**What needs to be done:** Scan the lines below; pull out those with "that".

>> Begin Data provided

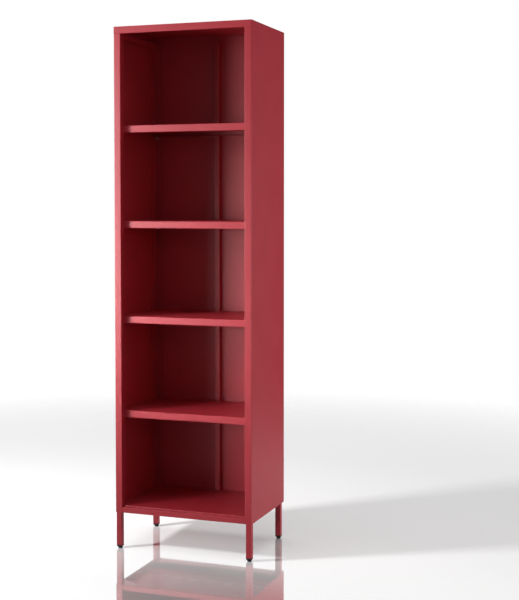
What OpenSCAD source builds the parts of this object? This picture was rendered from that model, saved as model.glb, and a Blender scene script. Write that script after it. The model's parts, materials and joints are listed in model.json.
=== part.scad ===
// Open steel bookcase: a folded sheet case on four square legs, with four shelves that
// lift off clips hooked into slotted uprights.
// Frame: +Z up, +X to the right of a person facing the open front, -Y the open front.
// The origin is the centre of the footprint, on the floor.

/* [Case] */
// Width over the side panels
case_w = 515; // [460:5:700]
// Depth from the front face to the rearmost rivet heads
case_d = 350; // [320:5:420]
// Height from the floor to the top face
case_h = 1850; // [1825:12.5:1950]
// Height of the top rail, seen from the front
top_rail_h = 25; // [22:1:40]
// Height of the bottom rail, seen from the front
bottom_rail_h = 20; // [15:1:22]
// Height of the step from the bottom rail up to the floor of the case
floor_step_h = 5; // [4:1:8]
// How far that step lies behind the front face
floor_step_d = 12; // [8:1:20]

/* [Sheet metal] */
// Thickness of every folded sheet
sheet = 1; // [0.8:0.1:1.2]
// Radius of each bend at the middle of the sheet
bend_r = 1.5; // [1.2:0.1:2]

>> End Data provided

**Solved problem:**
What OpenSCAD source builds the parts of this object? This picture was rendered from that model, saved as model.glb, and a Blender scene script. Write that script after it. The model's parts, materials and joints are listed in model.json.
// Open steel bookcase: a folded sheet case on four square legs, with four shelves that
// How far that step lies behind the front face